Another important finding was that the positive developmental effect of FDI is strongly conditional on high levels of human capital and human resource management (HRM) practices. Domestic linkages, the internalization of spillovers and local absorptive capacity are required factors for positive economic growth impacts of MNEs’ FDI (Bruton, Ketchen & Ireland, 2013; Li & Liu, 2005; Lall & Narula, 2004).

In order to examine the relationship between MNEs’ developmental effect on economic growth and their HRM practices, this chapter links existing research from these fields and carves out explicitly their respective roles. Thus, the research question is which HRM practices do Chinese MNEs operating in Africa apply and to what extent do these practices contribute to wealth creation and poverty reduction. Particularly, job creation, HRM staffing, skill development and training, compensation and incentive setting are investigated.

The analytical procedure in this chapter is conceptual in nature. It involves the tabulation of key literatures on the relationship between MNEs’ FDI, economic growth and poverty reduction and the linkage to MNEs’ HRM practices.

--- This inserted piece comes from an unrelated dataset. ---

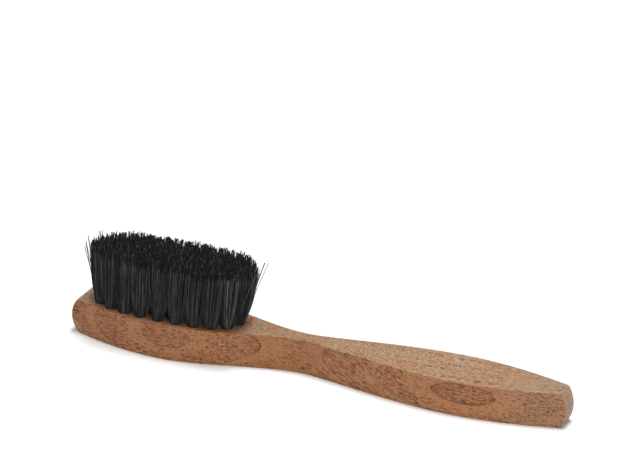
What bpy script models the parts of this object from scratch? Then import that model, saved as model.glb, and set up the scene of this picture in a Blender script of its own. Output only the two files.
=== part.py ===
"""Shoe polish applicator brush: bristle tufts anchored in the drilled head of a waisted hardwood block.

The block lies on its flat back with the bristles standing up. X runs from the toe, beside the bristles, to
the butt of the grip, Y runs across, and Z is up. The origin is on the surface that the brush lies on, below
the middle of the block. Sizes are in metres.
"""

from math import asin, copysign, cos, hypot, pi, radians, sin, sqrt, tan
from random import Random

import bmesh
import bpy
from mathutils import Vector

# The block, seen from the side
LENGTH = 0.1846
THICKNESS = 0.0126
TOE_BULGE = 0.0025
BUTT_BULGE = 0.0018
EDGE_ROUND = 0.0002

# The block, seen from above: its width at five places, and where they are
TOE_WIDTH = 0.0126
HEAD_WIDTH = 0.0264
HEAD_FROM_TOE = 0.0370
NECK_WIDTH = 0.0057
NECK_FROM_TOE = 0.0880
GRIP_WIDTH = 0.0205
GRIP_FROM_BUTT = 0.0396
BUTT_WIDTH = 0.0076
TOE_CORNER = 0.0005
BUTT_CORNER = 0.0004

# How full each stretch of the outline is. Higher values hold the width for longer
TOE_FULLNESS = 1.85
GRIP_RISE = 0.75
BUTT_FULLNESS = 1.75

# The holes, blind and drilled from the top with a twist drill
HOLE_DIAMETER = 0.0042
HOLE_DEPTH = 0.0080
DRILL_POINT = radians(118)

# The field of holes: rings drawn in from an oval, round a straight middle row. The webs are the wood left
# between two holes of a ring, of neighbouring rings at the sides and at the ends, and of any two holes
FIELD_LENGTH = 0.0530
FIELD_FROM_TOE = 0.0353
FIELD_SQUARENESS = 2.4
END_CROWDING = 0.35
SIDE_MARGIN = 0.0022
HOLE_WEB = 0.0020
RING_WEB = 0.0010
END_WEB = 0.0033
LEAST_WEB = 0.0004
SETTLE_ROUNDS = 20
SETTLE_SHARE = 0.3

# The tufts: each is a bundle folded in two and held down in its hole by a staple
BRISTLE_HEIGHT = 0.0220
TRIM_UNEVENNESS = 0.0005
GRIP_LEAN = 0.0015
END_LEAN = 0.0010
FIT_GAP = 0.0003
ROOT_SINK = 0.0015
FOLD_TAPER = 0.0009
STAPLE_THICKNESS = 0.0004
STAPLE_HEIGHT = 0.0018
STAPLE_RISE = 0.0006
STAPLE_SLANT = radians(30)
OUTER_STRANDS = 8
INNER_STRANDS = 3
INNER_SHARE = 0.40
STRAND_ROOT_RADIUS = 0.00036
STRAND_TIP_RADIUS = 0.00028
STRAND_RIM = 0.00004
TIP_GAP = 0.00020
TRIM_SEED = 11

# How finely the curves are divided
SIDE_STATIONS = 72
CORNER_STEPS = 3
EDGE_STEPS = 3
END_STEPS = 7
HOLE_SIDES = 20
ROOT_SIDE_STEPS = 4
STRAND_SIDES = 3
OVAL_STEPS = 2000
SMOOTH_BELOW = radians(35)

WOOD_COLOUR = (0.300, 0.145, 0.072, 1.0)
WOOD_ROUGHNESS = 0.55
BRISTLE_COLOUR = (0.010, 0.010, 0.011, 1.0)
BRISTLE_ROUGHNESS = 0.42


def clear_scene():
    for thing in list(bpy.data.objects):
        bpy.data.objects.remove(thing, do_unlink=True)


def material(name, colour, roughness):
    made = bpy.data.materials.new(name)
    made.use_nodes = True
    shader = made.node_tree.nodes["Principled BSDF"]
    shader.inputs["Base Color"].default_value = colour
    shader.inputs["Roughness"].default_value = roughness
    shader.inputs["Metallic"].default_value = 0.0
    return made


def ease(t):
    """Rises from 0 to 1 and is level at both ends."""
    return t * t * (3 - 2 * t)


def half_width(x):
    """Half the block's width at a distance x from the tip of the toe. It is even over both rounded ends."""
    x = min(max(x, TOE_BULGE), LENGTH - BUTT_BULGE)
    grip_at = LENGTH - GRIP_FROM_BUTT
    if x < HEAD_FROM_TOE:
        t = (HEAD_FROM_TOE - x) / (HEAD_FROM_TOE - TOE_BULGE)
        width = HEAD_WIDTH - (HEAD_WIDTH - TOE_WIDTH) * t**TOE_FULLNESS
    elif x < NECK_FROM_TOE:
        t = (NECK_FROM_TOE - x) / (NECK_FROM_TOE - HEAD_FROM_TOE)
        width = NECK_WIDTH + (HEAD_WIDTH - NECK_WIDTH) * ease(t)
    elif x < grip_at:
        t = (x - NECK_FROM_TOE) / (grip_at - NECK_FROM_TOE)
        width = NECK_WIDTH + (GRIP_WIDTH - NECK_WIDTH) * ease(t**GRIP_RISE)
    else:
        t = (x - grip_at) / (GRIP_FROM_BUTT - BUTT_BULGE)
        width = GRIP_WIDTH - (GRIP_WIDTH - BUTT_WIDTH) * t**BUTT_FULLNESS
    return width / 2


def bulge(depth, z):
    """How far a rounded end stands out at height z: an arc over the block's thickness."""
    radius = (THICKNESS**2 / 4 + depth**2) / (2 * depth)
    return depth - radius + sqrt(radius**2 - (z - THICKNESS / 2) ** 2)


def slice_heights():
    """Pairs of a height and how far the rounded edge draws the outline in there, from the bottom up."""
    low = []
    for step in range(EDGE_STEPS + 1):
        angle = pi / 2 * step / EDGE_STEPS
        low.append((EDGE_ROUND * (1 - cos(angle)), EDGE_ROUND * (1 - sin(angle))))
    walls = THICKNESS - 2 * EDGE_ROUND
    middle = [(EDGE_ROUND + walls * step / (END_STEPS + 1), 0.0) for step in range(1, END_STEPS + 1)]
    high = [(THICKNESS - z, inset) for z, inset in reversed(low)]
    return low + middle + high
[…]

By examining cases of Chinese MNEs’ FDI and their HRM practices in Africa, a systematic conceptual framework is derived.

The regional focus will be on developing countries in Africa and on FDI made there by Chinese MNEs for the following reasons. After being pushed by the Chinese government’s GO GLOBAL POLICY implemented in 2001, the number and volume of Chinese firms’ FDI increased continuously and at a very fast pace (see Figure 1; UNCTAD, 2016). In particular, the growing presence and importance of Chinese MNEs in Africa led to tremendous changes in terms of the investment, trading and infrastructure landscape in Africa (Ado & Zhan, 2016; Bräutigam & Tang, 2011; Kaplinsky & Morris, 2009). Over the past decade, the largest growth and investment relationship was between China and Africa. This trend constitutes an unprecedented phenomenon, and captures the attention of international managers, politicians and scholars alike (e.g., Ramasamy, Leung & Laforet, 2012; Alon, Child, Li & McIntyre, 2011; Buckley, Clegg, Cross, Liu, Voss & Zheng, 2007). While several studies exist that examine the background, the motives and determinants of Chinese FDI in African countries (Kamoche & Siebers, 2015; Jackson, 2012; Alden & Davies, 2006) using aggregate data on the country-level, only very few articles focus on Chinese MNEs’ role regarding the creation of economic growth and livelihood options on the firm-level. While HRM practices are an important factor contributing to this, their role for the creation of economic growth and livelihood options is largely neglected in the literature in this field.